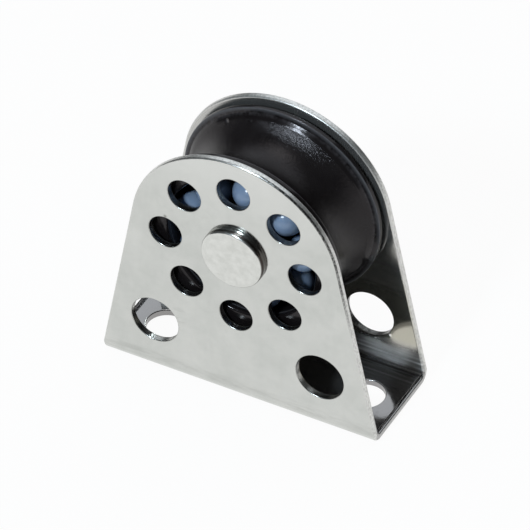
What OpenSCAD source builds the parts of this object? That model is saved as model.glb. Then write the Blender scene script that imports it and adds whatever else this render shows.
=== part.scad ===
// Stand-up block: a folded stainless channel that is bolted down through its base and
// carries a ball-bearing rope sheave between its two cheeks.
//
// Frame: the origin is the middle of the base's underside, +Z is up, +X runs along the
// base and +Y runs along the axle, away from the cheek that the photograph shows in front.

/* [Body] */
// Thickness of the stainless sheet
sheet_t = 1.3; // [1:0.1:1.6]
// Width over the outer faces of the two cheeks
body_w = 19.4; // [18.6:0.1:22]
// Length of the base along the sheave's plane
base_len = 52.4; // [49:0.1:60]
// Height of the axle above the base's underside
axle_h = 31.8; // [30:0.1:36]
// Radius of each cheek's round top, about the axle
cheek_top_r = 19.75; // [19.3:0.05:21]
// Inner radius of the two folds between base and cheeks
fold_r = 0.9; // [0.5:0.1:1.5]

/* [Holes in the body] */
// Number of holes in the ring round the axle
ring_holes = 8; // [6:1:8]
// Radius of the circle that the ring's holes lie on
ring_r = 13.2; // [12.6:0.1:14]
// Diameter of each hole in the ring
ring_hole_d = 6.2; // [4:0.1:7]
// Diameter of the large hole in each lower corner of a cheek
corner_hole_d = 9; // [6:0.1:10]
// Distance from each end of the base to the middle of the corner holes above it
corner_hole_inset = 10.4; // [9:0.1:12]
// Height of the corner holes above the base's underside
corner_hole_h = 11.2; // [10:0.1:12]
// Diameter of the two screw holes in the base
screw_hole_d = 7; // [5:0.1:8]
// Distance from each end of the base to the middle of its screw hole
screw_inset = 6.9; // [5.5:0.1:9]

/* [Axle] */
// Diameter of the rivet's shank
shank_d = 8; // [6:0.1:9]
// Diameter of the rivet's two flat heads
head_d = 11.6; // [10:0.1:13]
// Height of each head above its cheek
head_t = 1.35; // [0.8:0.05:2]
// Width of the bevel round the outer edge of each head
head_bevel = 0.2; // [0.1:0.05:0.4]
// Clearance all round the shank in its holes
shank_gap = 0.05; // [0.02:0.01:0.1]

/* [Sheave] */
// Outer diameter of the sheave
sheave_d = 37.4; // [36:0.1:38.4]
// Gap between each side of the sheave and its cheek
side_gap = 0.7; // [0.5:0.05:1]
// Thickness of each flange at its rim, beside the rope groove
flange_t = 1; // [0.8:0.1:2]
// Depth of the rope groove
groove_depth = 4.7; // [3:0.1:5]
// Depth of the nearly upright lip inside each flange
lip_depth = 0.9; // [0.5:0.05:1.2]
// How far each lip leans into the groove over its depth
lip_taper = 0.2; // [0.1:0.05:0.4]
// Width of the 45 degree ledge between each lip and the round of the groove
ledge_w = 0.55; // [0.3:0.05:0.8]
// Height of the chamfer on the outer edge of each flange
flange_chamfer = 0.3; // [0.1:0.05:0.4]

/* [Ball bearing] */
// Thickness of the sheave's web between the tracks of the two rows
web_t = 3; // [2.9:0.1:5]
// Least gap between two neighbouring balls of a row
ball_gap = 0.7; // [0.5:0.05:0.9]
// Radius of the circle that the ball centres run on
ball_ring_r = 10.6; // [10.4:0.05:10.8]
// Angle of the first ball above the horizontal
ball_start = 6; // [0:1:39]
// Distance from the cheek's inner face to the nearest point of a ball
ball_inset = 0.4; // [0.3:0.05:0.8]
// Clearance between a ball and its two tracks
track_gap = 0.15; // [0.1:0.01:0.2]
// Diameter of the inner race rings
race_d = 17.2; // [16:0.1:17.4]
// Gap between the race rings and the sheave's web
web_gap = 0.7; // [0.4:0.05:1]

/* [Hidden] */
$fn = 96;
EPS = 0.01;
inner_w = body_w - 2 * sheet_t;
fold_out_r = fold_r + sheet_t;
total_h = axle_h + cheek_top_r;
sheave_w = inner_w - 2 * side_gap;
sheave_r = sheave_d / 2;
groove_w = sheave_w - 2 * flange_t;
groove_floor_r = sheave_r - groove_depth;
lip_foot_r = sheave_r - lip_depth;
lip_foot_w = groove_w / 2 - lip_taper;
round_top_r = lip_foot_r - ledge_w;
round_half_w = lip_foot_w - ledge_w;
round_depth = round_top_r - groove_floor_r;
groove_arc_r = (pow(round_half_w, 2) + pow(round_depth, 2)) / (2 * round_depth);
ball_d = inner_w / 2 - ball_inset - track_gap - web_t / 2;
ball_r = ball_d / 2;
track_r = ball_r + track_gap;
row_offset = inner_w / 2 - ball_inset - ball_r;
web_r = race_d / 2 + web_gap;

// Balls that fit round their circle, with at least the gap between neighbours
ball_count = floor(180 / asin((ball_d + ball_gap) / (2 * ball_ring_r)));
corner_hole_x = base_len / 2 - corner_hole_inset;
screw_x = base_len / 2 - screw_inset;

// Angle of the cheek's slanted side from upright, tangent to the round top
corner_x = base_len / 2;
corner_drop = axle_h - fold_out_r;
side_angle = acos(cheek_top_r / norm([corner_x, corner_drop])) - atan2(corner_drop, corner_x);
tangent_x = cheek_top_r * cos(side_angle);
tangent_z = axle_h + cheek_top_r * sin(side_angle);

// Places children on the axle: their +Z points to the near cheek and their +Y points up
module on_axle() {
    translate([0, 0, axle_h])
        rotate([90, 0, 0])
            children();
}

// Flat-bottomed outline with two round lower corners, open upwards
module trough(w, r, h) {
    translate([-w / 2, r])
        square([w, h - r]);
    translate([-w / 2 + r, 0])
        square([w - 2 * r, h]);
    for (side = [-1, 1])
        translate([side * (w / 2 - r), r])
            circle(r);
}

// The folded sheet seen from its end
module channel_section() {
    difference() {
        trough(body_w, fold_out_r, total_h + EPS);
        translate([0, sheet_t])
            trough(inner_w, fold_r, total_h);
    }
}

// A cheek seen square on: a round top, two slanted sides and the base's full length
module cheek_outline() {
    translate([0, axle_h])
        circle(cheek_top_r);
    polygon([
        [-corner_x, 0],
        [corner_x, 0],
        [corner_x, fold_out_r],
        [tangent_x, tangent_z],
        [-tangent_x, tangent_z],
        [-corner_x, fold_out_r]
    ]);
}

// Round cutter through both cheeks, centred at x and z
module cheek_cutter(x, z, d) {
    translate([x, 0, z])
        rotate([90, 0, 0])
            cylinder(d = d, h = body_w + 2, center = true);
}

module body() {
    color([0.78, 0.79, 0.77])
    difference() {
        intersection() {
            rotate([90, 0, 90])
                linear_extrude(base_len + 2, center = true)
                    channel_section();
            rotate([90, 0, 0])
                linear_extrude(body_w + 2, center = true)
                    cheek_outline();
        }
        cheek_cutter(0, axle_h, shank_d + 2 * shank_gap);
        for (i = [0:ring_holes - 1])
            cheek_cutter(
                ring_r * cos(i * 360 / ring_holes),
                axle_h + ring_r * sin(i * 360 / ring_holes),
                ring_hole_d
            );
        for (side = [-1, 1]) {
            cheek_cutter(side * corner_hole_x, corner_hole_h, corner_hole_d);
            translate([side * screw_x, 0, -1])
                cylinder(d = screw_hole_d, h = sheet_t + 2);
        }
    }
}

// Shank and both flat heads, one piece once it is riveted
module axle_rivet() {
    head_r = head_d / 2;
    top = body_w / 2 + head_t;
    color([0.83, 0.84, 0.82])
    on_axle()
        rotate_extrude()
            polygon([
                [0, -top],
                [head_r - head_bevel, -top],
                [head_r, -top + head_bevel],
                [head_r, -body_w / 2],
                [shank_d / 2, -body_w / 2],
                [shank_d / 2, body_w / 2],
                [head_r, body_w / 2],
                [head_r, top - head_bevel],
                [head_r - head_bevel, top],
                [0, top]
            ]);
}

// Inner race ring for one row: from the block's middle to its cheek, with a round track
module race(side) {
    bore_r = shank_d / 2 + shank_gap;
    color([0.13, 0.13, 0.14])
    on_axle()
        rotate_extrude()
            difference() {
                translate([bore_r, side > 0 ? 0 : -inner_w / 2])
                    square([race_d / 2 - bore_r, inner_w / 2]);
                translate([ball_ring_r, side * row_offset])
                    circle(track_r);
            }
}

// The rope groove's section: a round floor, and a ledge and a lip inside each flange
module groove_section() {
    intersection() {
        translate([groove_floor_r + groove_arc_r, 0])
            circle(groove_arc_r);
        translate([groove_floor_r - 1, -round_half_w])
            square([round_depth + 1, 2 * round_half_w]);
    }
    polygon([
        [round_top_r, -round_half_w],
        [lip_foot_r, -lip_foot_w],
        [sheave_r, -groove_w / 2],
        [sheave_r + 1, -groove_w / 2],
        [sheave_r + 1, groove_w / 2],
        [sheave_r, groove_w / 2],
        [lip_foot_r, lip_foot_w],
        [round_top_r, round_half_w]
    ]);
}

// Sheave: rope groove outside, and inside a middle web with a ball track on each side
module sheave() {
    side_open = sheave_w / 2 - row_offset;
    color([0.06, 0.06, 0.065])
    on_axle()
        rotate_extrude()
            difference() {
                translate([web_r, -sheave_w / 2])
                    square([sheave_r - web_r, sheave_w]);
                groove_section();
                for (side = [-1, 1]) {
                    translate([ball_ring_r, side * row_offset])
                        circle(track_r);
                    translate([web_r - 1, side > 0 ? row_offset : -sheave_w / 2 - 1])
                        square([ball_ring_r + track_r - web_r + 1, side_open + 1]);
                    translate([sheave_r, side * sheave_w / 2])
                        rotate(45)
                            square(flange_chamfer * sqrt(2), center = true);
                }
            }
}

// One ball of a row, which lies on the near side of the middle when side is 1
module ball(index, side) {
    a = ball_start + (index - 1) * 360 / ball_count;
    color([0.62, 0.70, 0.82])
    on_axle()
        translate([ball_ring_r * cos(a), ball_ring_r * sin(a), side * row_offset])
            sphere(r = ball_r);
}

body();
axle_rivet();
race(1);  // race_near
race(-1);  // race_far
sheave();
for (i = [1:ball_count]) {
    ball(i, 1);
    ball(i, -1);
}
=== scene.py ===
import bmesh
import bpy
from math import acos, atan2, cos, degrees, hypot, pi, radians, sin
from mathutils import Matrix, Vector
from mathutils.geometry import delaunay_2d_cdt


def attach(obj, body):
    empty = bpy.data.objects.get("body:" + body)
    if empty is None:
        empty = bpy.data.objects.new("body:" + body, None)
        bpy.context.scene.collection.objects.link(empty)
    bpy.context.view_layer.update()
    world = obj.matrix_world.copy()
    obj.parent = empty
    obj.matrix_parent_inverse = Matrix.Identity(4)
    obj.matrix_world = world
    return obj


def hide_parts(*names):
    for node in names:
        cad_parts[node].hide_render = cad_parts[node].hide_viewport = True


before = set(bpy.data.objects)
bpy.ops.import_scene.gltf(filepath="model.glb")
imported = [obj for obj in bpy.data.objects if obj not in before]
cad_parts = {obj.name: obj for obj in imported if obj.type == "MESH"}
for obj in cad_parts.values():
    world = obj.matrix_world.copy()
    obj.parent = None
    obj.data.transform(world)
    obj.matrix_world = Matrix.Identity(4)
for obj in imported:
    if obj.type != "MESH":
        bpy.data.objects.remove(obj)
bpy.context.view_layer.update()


# Body: one strip of polished stainless sheet. The blank is cut flat with all its holes, its
# outer edges are tumbled round, those of its holes less, and it is folded up twice, so that
# base and both cheeks are one piece. Sizes of pieces are in millimetres.

SHEET = 1.3
HALF_WIDTH = 9.7
HALF_BASE = 26.2
AXLE_UP = 31.8
ROUND_TOP = 19.75
FOLD_IN, FOLD_OUT = 0.9, 2.2
FOLD_MID = FOLD_IN + SHEET / 2
FLAT_HALF = HALF_WIDTH - FOLD_OUT
FOLD_LENGTH = FOLD_MID * pi / 2
CHEEK_START = FLAT_HALF + FOLD_LENGTH
LEAN = acos(ROUND_TOP / hypot(HALF_BASE, AXLE_UP - FOLD_OUT)) - atan2(
    AXLE_UP - FOLD_OUT, HALF_BASE)


def along_blank(height):
    """How far from the blank's middle a point of a cheek lies, for its height when folded."""
    return CHEEK_START + height - FOLD_OUT


def folded(x, u, h):
    """Where a point of the flat blank goes to, with its normal and the way along the blank."""
    side, a = (1 if u >= 0 else -1), abs(u)
    if a <= FLAT_HALF:
        y, z, ny, nz = a, SHEET / 2, 0, 1
    elif a < CHEEK_START:
        turn = (a - FLAT_HALF) / FOLD_MID
        y, z = FLAT_HALF + FOLD_MID * sin(turn), FOLD_OUT - FOLD_MID * cos(turn)
        ny, nz = -sin(turn), cos(turn)
    else:
        y, z, ny, nz = FLAT_HALF + FOLD_MID, FOLD_OUT + a - CHEEK_START, -1, 0
    normal = Vector((0, side * ny, nz))
    lengthwise = Vector((0, nz, -side * ny))
    return Vector((x, side * y, z)) / 1000 + normal * h / 1000, normal, lengthwise


TOP_STEPS, SIDE_STEPS, FOLD_STEPS, BASE_STEPS = 96, 24, 12, 8


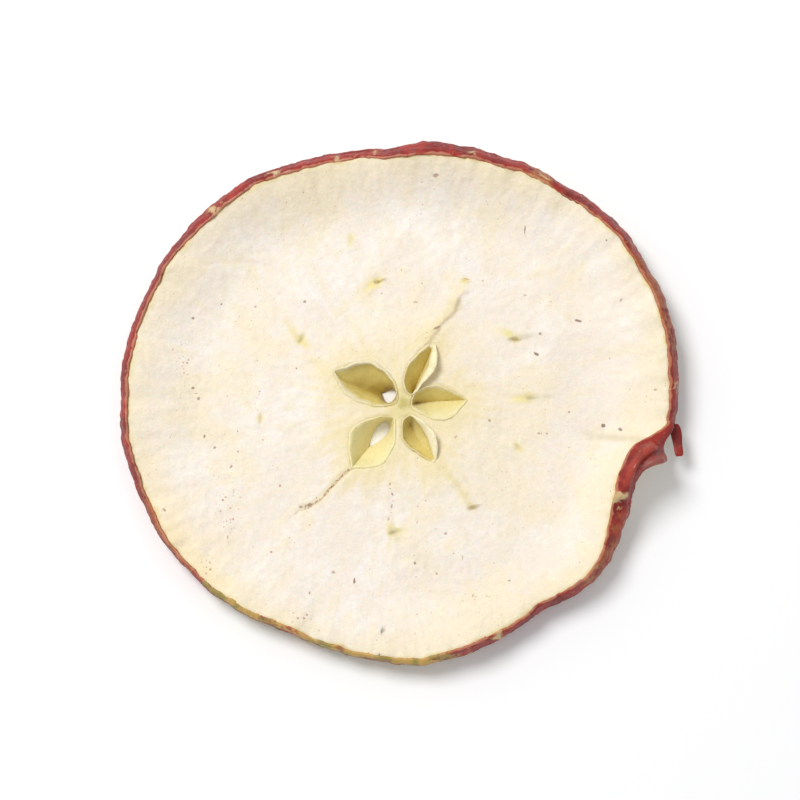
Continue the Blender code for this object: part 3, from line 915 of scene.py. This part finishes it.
class Nodes:
    # makes nodes in one tree, where a value is a number, a colour or a socket
    def __init__(self, tree, look=None, base=None):
        self.tree = tree
        self.look = look
        self.colour = self.tint(base) if base else None

    def feed(self, value, socket):
        if hasattr(value, "is_output"):
            self.tree.links.new(value, socket)
        else:
            socket.default_value = value

    def add(self, kind, inputs=None, **settings):
        node = self.tree.nodes.new(kind)
        for key, value in settings.items():
            setattr(node, key, value)
        for key, value in (inputs or {}).items():
            self.feed(value, node.inputs[key])
        return node

    def place(self):
        # object coordinates, in metres, from one node in each tree
        source = self.tree.nodes.get("place") or self.add("ShaderNodeTexCoord", name="place")
        return source.outputs["Object"]

    def mask(self, name, output="Fac"):
        return self.add("ShaderNodeAttribute", attribute_name=name).outputs[output]

    def parts(self, name):
        return self.add("ShaderNodeSeparateXYZ", {0: self.mask(name, "Vector")}).outputs

    def maths(self, operation, *values):
        return self.add("ShaderNodeMath", dict(enumerate(values)), operation=operation).outputs[0]

    def times(self, first, *others):
        for other in others:
            first = self.maths("MULTIPLY", first, other)
        return first

    def shift(self, value, amount, source):
        # moves a value up and down with a noise about 0.5
        return self.maths("MULTIPLY_ADD", self.maths("SUBTRACT", source, 0.5), amount, value)

    def apart(self, value, place):
        return self.maths("ABSOLUTE", self.maths("SUBTRACT", value, place))

    def length(self, *values):
        squares = [self.maths("POWER", value, 2.0) for value in values]
        return self.maths("SQRT", self.maths("ADD", *squares))

    def span(self, value, low, high, toLow=0.0, toHigh=1.0):
        inputs = dict(enumerate((value, low, high, toLow, toHigh)))
        return self.add("ShaderNodeMapRange", inputs, interpolation_type="SMOOTHSTEP").outputs[0]

    def blend(self, share, first, second, kind="MIX"):
        # 6 and 7 are the colour sockets of a Mix node
        return self.add("ShaderNodeMix", {"Factor": share, 6: first, 7: second},
                        data_type="RGBA", blend_type=kind, clamp_factor=True).outputs[2]

    def tint(self, name):
        return (*self.look[name], 1.0)

    def lay(self, tint, share, kind="MIX"):
        # lays a tint of the look, or a colour socket, over the colour so far
        over = self.tint(tint) if isinstance(tint, str) else tint
        self.colour = self.blend(share, self.colour, over, kind)

    def noise(self, size, detail, roughness=0.55, distortion=0.0):
        # size is the feature size in mm
        inputs = {"Vector": self.place(), "Scale": 1000.0 / size, "Detail": detail,
                  "Roughness": roughness, "Distortion": distortion}
        return self.add("ShaderNodeTexNoise", inputs).outputs["Fac"]

    def group(self, tree, values):
        return self.add("ShaderNodeGroup", values, node_tree=tree).outputs

    def flecks(self, spacing, radius, share):
        return self.group(fleckGroup, {"Spacing": spacing, "Radius": radius, "Share": share})["Fleck"]

    def finish(self, settings, relief=(), strength=0.0, distance=0.0):
        # relief is the heights of the bump, each with its share
        inputs = {"Base Color": self.colour, **settings}
        if relief:
            height = 0.0
            for source, share in relief:
                height = self.maths("MULTIPLY_ADD", source, share, height)
            bump = self.add("ShaderNodeBump", {"Strength": strength, "Distance": distance, "Height": height})
            inputs["Normal"] = bump.outputs["Normal"]
        for label, value in inputs.items():
            self.feed(value, self.tree.nodes["Principled BSDF"].inputs[label])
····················
Quote only the lines running from the line that holds "when side is 1" to the line that holds "# base and both", both ends included.

// One ball of a row, which lies on the near side of the middle when side is 1
module ball(index, side) {
    a = ball_start + (index - 1) * 360 / ball_count;
    color([0.62, 0.70, 0.82])
    on_axle()
        translate([ball_ring_r * cos(a), ball_ring_r * sin(a), side * row_offset])
            sphere(r = ball_r);
}

body();
axle_rivet();
race(1);  // race_near
race(-1);  // race_far
sheave();
for (i = [1:ball_count]) {
    ball(i, 1);
    ball(i, -1);
}
=== scene.py ===
import bmesh
import bpy
from math import acos, atan2, cos, degrees, hypot, pi, radians, sin
from mathutils import Matrix, Vector
from mathutils.geometry import delaunay_2d_cdt


def attach(obj, body):
    empty = bpy.data.objects.get("body:" + body)
    if empty is None:
        empty = bpy.data.objects.new("body:" + body, None)
        bpy.context.scene.collection.objects.link(empty)
    bpy.context.view_layer.update()
    world = obj.matrix_world.copy()
    obj.parent = empty
    obj.matrix_parent_inverse = Matrix.Identity(4)
    obj.matrix_world = world
    return obj


def hide_parts(*names):
    for node in names:
        cad_parts[node].hide_render = cad_parts[node].hide_viewport = True


before = set(bpy.data.objects)
bpy.ops.import_scene.gltf(filepath="model.glb")
imported = [obj for obj in bpy.data.objects if obj not in before]
cad_parts = {obj.name: obj for obj in imported if obj.type == "MESH"}
for obj in cad_parts.values():
    world = obj.matrix_world.copy()
    obj.parent = None
    obj.data.transform(world)
    obj.matrix_world = Matrix.Identity(4)
for obj in imported:
    if obj.type != "MESH":
        bpy.data.objects.remove(obj)
bpy.context.view_layer.update()


# Body: one strip of polished stainless sheet. The blank is cut flat with all its holes, its
# outer edges are tumbled round, those of its holes less, and it is folded up twice, so that
# base and both cheeks are one piece. Sizes of pieces are in millimetres.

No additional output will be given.